The author highlights the sheer scale of the investment required to match this new standard. The new racks require power budgets of up to 370kW, a massive jump from previous generations that demands entirely new cooling and power delivery infrastructure. "Vera Rubin Oberon pushes power density of the Oberon architecture to its limits, requiring a significant upgrade in power delivery content and design changes in cooling solutions." This creates a high barrier to entry that goes beyond just buying chips; it requires rebuilding the physical data center.

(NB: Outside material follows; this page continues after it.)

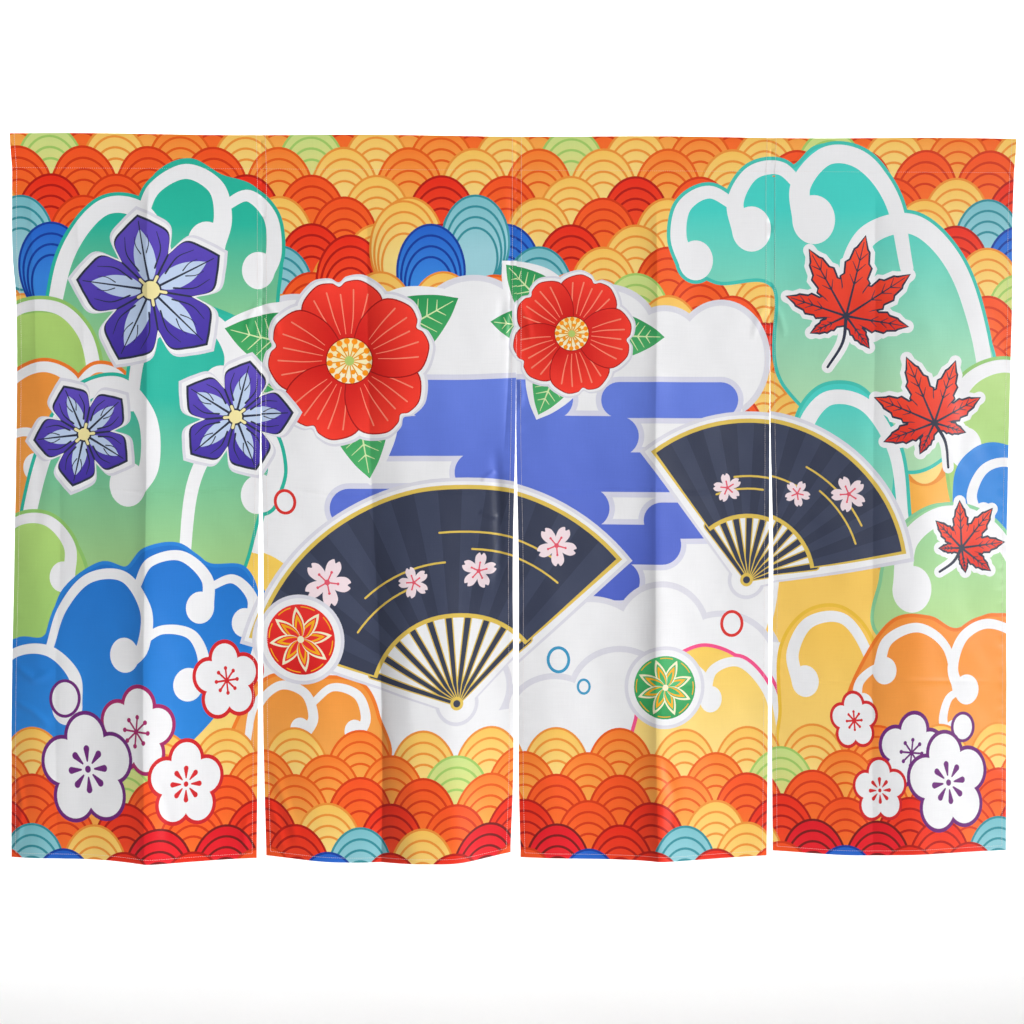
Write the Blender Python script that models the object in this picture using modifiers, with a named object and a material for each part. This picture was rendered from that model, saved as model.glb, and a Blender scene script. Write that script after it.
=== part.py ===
"""A shop-doorway curtain of four printed cloth panels under one flat rod pocket.

Frame: the origin is the middle of the top fold, +Z is up, the printed side faces -Y and +X is
to the right as seen from the printed side. The cloth hangs down from z = 0. Metres.
"""

import math

import bmesh
import bpy

# Driving sizes
DROP = 1.200  # top fold to bottom hem, at a panel's straight edge
POCKET = 0.057  # top fold to the line of stitches that closes the rod pocket
HALF_WIDTH = 0.8375  # middle of the curtain to either end of the pocket
CLOTH = 0.0015  # thickness of every sheet
GAP = 0.00055  # from the stitch line to a panel's top edge, which leaves 0.3 mm between them
STEP_ACROSS = 0.021  # widest stretch between two columns of a panel
ROW_DROPS = (0.0, 0.03, 0.07, 0.12, 0.17, 0.23, 0.30, 0.37, 0.44, 0.51, 0.58, 0.65, 0.72)
ROW_DROPS += (0.79, 0.86, 0.93, 1.0)  # shares of the way from the pocket to the hem

# Each panel's two edges, at a row of heights below the top fold. Neighbours touch at the top,
# where they are sewn together, and part lower down.
EDGES = {
    "panel_1": (
        # drop, left, right
        (0.057, -0.8365, -0.4242),
        (0.200, -0.8356, -0.4242),
        (0.270, -0.8300, -0.4242),
        (0.500, -0.8294, -0.4266),
        (0.710, -0.8327, -0.4303),
        (0.950, -0.8372, -0.4309),
        (1.190, -0.8373, -0.4330),
    ),
    "panel_2": (
        # drop, left, right
        (0.057, -0.4238, -0.0002),
        (0.270, -0.4238, -0.0002),
        (0.500, -0.4252, -0.0026),
        (0.710, -0.4218, -0.0072),
        (0.950, -0.4228, -0.0060),
        (1.080, -0.4203, -0.0068),
        (1.190, -0.4173, -0.0110),
    ),
    "panel_3": (
        # drop, left, right
        (0.057, 0.0002, 0.4248),
        (0.270, 0.0002, 0.4248),
        (0.500, -0.0012, 0.4232),
        (0.710, 0.0024, 0.4220),
        (0.950, 0.0026, 0.4208),
        (1.080, 0.0028, 0.4196),
        (1.190, 0.0055, 0.4180),
    ),
    "panel_4": (
        # drop, left, right
        (0.057, 0.4252, 0.8365),
        (0.150, 0.4252, 0.8335),
        (0.270, 0.4252, 0.8332),
        (0.500, 0.4252, 0.8274),
        (0.710, 0.4294, 0.8235),
        (0.950, 0.4270, 0.8235),
        (1.190, 0.4284, 0.8224),
    ),
}

# The folds across each panel. Places are shares of the panel's width, under the pocket and at
# the hem. The rise is how far the cloth stands towards the viewer there, as a share of the
# panel's deepest fold, and the bend is how softly the cloth turns at that line.
FOLDS = {
    "panel_1": (
        # under the pocket, at the hem, rise, bend
        (0.00, 0.00, 0.00, 0.004),
        (0.10, 0.11, 0.34, 0.020),
        (0.30, 0.32, 0.52, 0.020),
        (0.55, 0.575, 1.00, 0.003),
        (0.76, 0.75, 0.52, 0.018),
        (1.00, 1.00, 0.00, 0.004),
    ),
    "panel_2": (
        # under the pocket, at the hem, rise, bend
        (0.00, 0.00, 0.00, 0.004),
        (0.20, 0.23, 0.58, 0.022),
        (0.42, 0.49, 0.62, 0.005),
        (0.52, 0.61, 1.00, 0.012),
        (0.68, 0.77, 0.94, 0.016),
        (1.00, 1.00, 0.00, 0.004),
    ),
    "panel_3": (
        # under the pocket, at the hem, rise, bend
        (0.00, 0.00, 0.00, 0.004),
        (0.12, 0.12, 0.40, 0.018),
        (0.34, 0.34, 0.56, 0.022),
        (0.545, 0.55, 0.70, 0.005),
        (0.61, 0.62, 1.00, 0.010),
        (0.72, 0.71, 0.66, 0.018),
        (1.00, 1.00, 0.00, 0.004),
    ),
    "panel_4": (
        # under the pocket, at the hem, rise, bend
        (0.00, 0.00, 0.00, 0.004),
        (0.15, 0.14, 0.48, 0.020),
        (0.38, 0.34, 0.74, 0.022),
        (0.62, 0.60, 1.00, 0.024),
        (0.82, 0.81, 0.46, 0.022),
        (1.00, 1.00, 0.00, 0.004),
    ),
}

# How far each panel's deepest fold stands out, as it opens towards the hem: (drop, depth).
DEPTHS = {
    "panel_1": ((0.057, 0.0), (0.15, 0.012), (0.30, 0.024), (0.60, 0.034), (1.20, 0.043)),
    "panel_2": ((0.057, 0.0), (0.30, 0.008), (0.60, 0.022), (0.80, 0.036), (1.20, 0.054)),
    "panel_3": ((0.057, 0.0), (0.30, 0.006), (0.60, 0.018), (0.80, 0.028), (1.20, 0.042)),
    "panel_4": ((0.057, 0.0), (0.30, 0.012), (0.60, 0.026), (0.80, 0.030), (1.20, 0.034)),
}

# How far the hem falls short of the drop, or past it (negative): (share of the width, short).
HEMS = {
    "panel_1": ((0.0, 0.0025), (0.4, 0.001), (0.575, -0.0035), (0.7, -0.001), (1.0, 0.0005)),
    "panel_2": ((0.0, 0.0045), (0.3, -0.002), (0.63, -0.0035), (0.8, -0.001), (1.0, 0.0050)),
    "panel_3": ((0.0, -0.0005), (0.3, -0.001), (0.65, -0.0030), (0.85, -0.001), (1.0, -0.0010)),
    "panel_4": ((0.0, 0.0085), (0.3, 0.0055), (0.63, 0.0040), (0.85, 0.0045), (1.0, 0.0060)),
}

# The rod pocket's own form
POCKET_FRONT = 0.0020  # how far its front layer bows out, and its back layer
POCKET_BACK = 0.0070
POCKET_SQUARE = 2.5  # 2 is an ellipse, more is squarer
POCKET_FLARE = 0.0035  # how much further out its top corners reach than its stitched edge
POCKET_WAVE = 0.0010  # rise and fall of its top fold
POCKET_WAVES = 3.5  # from end to end
POCKET_ALONG = 30  # steps along it, and around it
POCKET_AROUND = 24

COLOURS = {
    "heading": (0.94, 0.30, 0.05),
    "panel_1": (0.30, 0.62, 0.50),
    "panel_2": (0.86, 0.83, 0.80),
    "panel_3": (0.86, 0.45, 0.38),
    "panel_4": (0.55, 0.72, 0.50),
}


def between(table, at, column=1):
    """The table's column at a place, its first column, on straight lines between rows."""
    for low, high in zip(table, table[1:]):
        if at <= high[0]:
            break
    share = min(max((at - low[0]) / (high[0] - low[0]), 0.0), 1.0)
    return low[column] + share * (high[column] - low[column])


def stops_at(folds, down):
    """Where the fold lines cross the panel, at a share of the way down."""
    return [top + down * (hem - top) for top, hem, _, _ in folds]


def rise_across(folds, down, width, at):
    """How far the cloth stands out at a share of the width: straight flanks between the fold
    lines, and a soft bend at each line."""
    stops = stops_at(folds, down)
    rises = [fold[2] for fold in folds]
    slopes = [(b - a) / (v - u) for u, v, a, b in zip(stops, stops[1:], rises, rises[1:])]
    total = rises[0] + (slopes[0] + slopes[-1]) / 2 * at
    for stop, fold, before, after in zip(stops[1:], folds[1:], slopes, slopes[1:]):
        bend = fold[3] / width
        total += (after - before) / 2 * (math.hypot(at - stop, bend) - math.hypot(stop, bend))
    return total


def columns_of(folds, width):
    """The columns of a panel as (span, share of the span), with one on every fold line."""
    columns = []
    for span, (left, right) in enumerate(zip(folds, folds[1:])):
        steps = math.ceil((right[0] - left[0]) * width / STEP_ACROSS)
        columns += [(span, step / steps) for step in range(steps)]
    return columns + [(len(folds) - 2, 1.0)]


def cloth_point(name, column, down):
    """A point of a panel's middle surface, from its column and its share of the way down."""
    folds = FOLDS[name]
    top = POCKET + GAP
    drop = top + down * (DROP - top)
    left, right = (between(EDGES[name], drop, side) for side in (1, 2))
    stops = stops_at(folds, down)
    span, share = column
    at = stops[span] + share * (stops[span + 1] - stops[span])
    width = right - left
    depth = between(DEPTHS[name], drop) * rise_across(folds, down, width, at)
    short = between(HEMS[name], at) * down
    return left + at * width, -depth, short - drop


def sheet_object(name, bm):
    """An object for a sheet's middle surface, which Solidify gives the cloth's thickness."""
    bmesh.ops.recalc_face_normals(bm, faces=bm.faces)
    mesh = bpy.data.meshes.new(name)
    bm.to_mesh(mesh)
    bm.free()
    mesh.shade_smooth()
    made = bpy.data.objects.new(name, mesh)
    thick = made.modifiers.new("Thickness", "SOLIDIFY")
    thick.thickness = CLOTH
    thick.use_even_offset = True
    material = bpy.data.materials.new(name)
    material.use_nodes = True
    shader = material.node_tree.nodes["Principled BSDF"]
    shader.inputs["Base Color"].default_value = (*COLOURS[name], 1.0)
    shader.inputs["Roughness"].default_value = 0.45
    shader.inputs["Metallic"].default_value = 0.0
    mesh.materials.append(material)
    return made


def grid_of(columns, rows):
    """A flat grid, with each vertex's column and row."""
    bm = bmesh.new()
    made = bmesh.ops.create_grid(bm, x_segments=columns, y_segments=rows, size=0.5)
    return bm, [
        (vertex, round((vertex.co.x + 0.5) * columns), round((vertex.co.y + 0.5) * rows))
        for vertex in made["verts"]
    ]


def panel(name):
    """One hemmed length of cloth, hanging from the pocket's stitches in its folds."""
    width = between(EDGES[name], POCKET, 2) - between(EDGES[name], POCKET, 1)
    columns = columns_of(FOLDS[name], width)
    bm, places = grid_of(len(columns) - 1, len(ROW_DROPS) - 1)
    for vertex, column, row in places:
        vertex.co = cloth_point(name, columns[column], ROW_DROPS[row])
    made = sheet_object(name, bm)
    made.modifiers["Thickness"].offset = 0.0
    return made


def pocket_point(along, around):
    """A point of the pocket's inner surface: a share from end to end, and a share of the turn
    that starts at the stitches and goes up the front and down the back."""
    turn = 2 * math.pi * around - math.pi / 2
    out, up = math.cos(turn), math.sin(turn)
    power = 2 / POCKET_SQUARE
    bow = POCKET_FRONT if out > 0 else POCKET_BACK
    y = -math.copysign(abs(out) ** power, out) * bow
    height = (math.copysign(abs(up) ** power, up) + 1) / 2
    wave = POCKET_WAVE * math.sin(2 * math.pi * POCKET_WAVES * along) * height
    x = (2 * along - 1) * (HALF_WIDTH + POCKET_FLARE * height)
    return x, y, -POCKET + CLOTH + height * (POCKET - 2 * CLOTH) + wave


def pocket():
    """The flat tube along the top that a rod goes through."""
    bm, places = grid_of(POCKET_ALONG, POCKET_AROUND)
    for vertex, column, row in places:
        vertex.co = pocket_point(column / POCKET_ALONG, row / POCKET_AROUND)
    bmesh.ops.remove_doubles(bm, verts=bm.verts, dist=1e-5)
    made = sheet_object("heading", bm)
    made.modifiers["Thickness"].offset = 1.0
    return made


for old in list(bpy.data.objects):
    bpy.data.objects.remove(old, do_unlink=True)

curtain = bpy.data.collections.new("doorway_curtain")
bpy.context.scene.collection.children.link(curtain)
curtain.objects.link(pocket())
for panel_name in EDGES:
    curtain.objects.link(panel(panel_name))
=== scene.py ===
import math

import bpy
import numpy as np
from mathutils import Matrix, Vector, geometry


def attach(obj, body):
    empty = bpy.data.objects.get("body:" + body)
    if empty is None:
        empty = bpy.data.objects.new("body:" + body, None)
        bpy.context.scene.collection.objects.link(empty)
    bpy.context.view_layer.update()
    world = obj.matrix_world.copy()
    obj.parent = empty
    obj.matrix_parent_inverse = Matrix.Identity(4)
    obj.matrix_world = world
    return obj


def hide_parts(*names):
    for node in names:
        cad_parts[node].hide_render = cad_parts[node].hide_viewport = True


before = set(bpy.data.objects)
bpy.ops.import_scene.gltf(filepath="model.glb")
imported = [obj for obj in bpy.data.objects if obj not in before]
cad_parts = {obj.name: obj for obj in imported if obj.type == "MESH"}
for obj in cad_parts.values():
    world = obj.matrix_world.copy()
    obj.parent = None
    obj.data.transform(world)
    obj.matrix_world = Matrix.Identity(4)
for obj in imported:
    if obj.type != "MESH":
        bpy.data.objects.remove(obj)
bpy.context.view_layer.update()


# ---- Printed waves -------------------------------------------------------------------------
# The cloth is polyester, printed from one side in one run before it is cut into its four
# lengths. Along the top and the foot it carries waves like scales, each row over the one above.

# The print is drawn in millimetres on the flat cloth: across from the curtain's left edge, and
# down from the top fold, so what goes over the fold to the back counts as less than zero.
ROUNDNESS = 0.15  # how far a round edge may stray from its true curve
CLOTH_ACROSS = 1673
WAVE_HALF = 58
WAVE_TALL = 80  # half the height of a whole scale, most of which is hidden
WAVE_PITCH = 108
FIRST_WAVE = -0.9  # where a row without shift starts, in pitches
WAVE_RINGS = 4
WAVE_RING_STEP = 0.112  # how much smaller each inner ring is
WAVE_LINE = 3.8  # width of the line round every ring
WAVE_BLEND = 95  # from the crest down
WAVE_COLOURS = {
    # crest, foot, line
    "orange": ("ff7e2c", "ffb654", "ee5e18"),
    "vermilion": ("fc5220", "ff772c", "dc3a12"),
    "red": ("f02a16", "fc5026", "b81a10"),
    "amber": ("ffc85c", "ffe08a", "f2963a"),
    "green": ("cbe48c", "ecdf86", "a4cf68"),
    "teal": ("7ac2cc", "a2d6e0", "34929e"),
    "blue": ("2464d0", "3a8ae4", "163fa0"),
    "crimson": ("e41624", "ff2a34", "7c1a18"),
}
TOP_WAVES = (
    # drop of the crests, shift as a share of the pitch, the colours that take turns
    (-92, 0.5, ("orange", "amber")),
    (-56, 0.0, ("vermilion", "orange")),
    (-14, 0.5, ("amber", "green", "amber", "orange")),
    (21, 0.0, 5 * ("vermilion",) + 4 * ("orange", "amber") + 4 * ("vermilion",)),
    (66, 0.5, ("amber", "red", "vermilion")),
    (102, 0.0, ("teal", "amber", "vermilion", "amber")),
    (147, 0.5, ("blue", "red", "amber", "red")),
    (184, 0.0, ("amber", "teal", "amber", "vermilion")),
    (228, 0.5, ("amber", "green", "vermilion")),
    (265, 0.0, ("vermilion", "amber")),
    (310, 0.5, ("red", "vermilion", "amber")),
    (346, 0.0, ("vermilion", "orange")),
    (390, 0.5, ("amber", "vermilion")),
    (426, 0.0, ("vermilion", "amber")),
)
TALL_WAVES = (
    # across, drop of the crest, colours: scales that stand over the rows, so they show whole
    (14, 102, "teal"), (66, 147, "blue"), (561, 165, "red"), (650, 108, "amber"),
    (769, 98, "teal"), (695, 147, "blue"), (800, 232, "orange"), (610, 226, "amber"),
    (716, 226, "amber"), (655, 264, "green"), (604, 312, "vermilion"), (760, 270, "amber"),
)
printed = []  # corners, first colour, second colour, where the blend starts, where it ends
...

A counterargument worth considering is whether the market can sustain such rapid obsolescence. If the industry shifts to disaggregated serving every two years, the capital expenditure required to stay current could stifle innovation among smaller players. However, Patel's evidence suggests that the efficiency gains are too large to ignore. The Rubin CPX offers "very strong FP4 compute throughput for a single compute die relative to the two dies for R200," making it an unmatched value proposition for specific workloads.
Bottom Line
Patel's analysis is a masterclass in connecting silicon architecture to economic reality, proving that the next frontier of AI isn't just about raw speed, but about architectural specialization. The strongest part of this argument is the demonstration that the industry's previous focus on universal high-bandwidth memory was a strategic error that Nvidia has now corrected. The biggest vulnerability lies in the assumption that the software ecosystem can adapt quickly enough to leverage these specialized, disaggregated hardware stacks, but the sheer cost advantage of the Rubin CPX makes it a difficult trend to resist.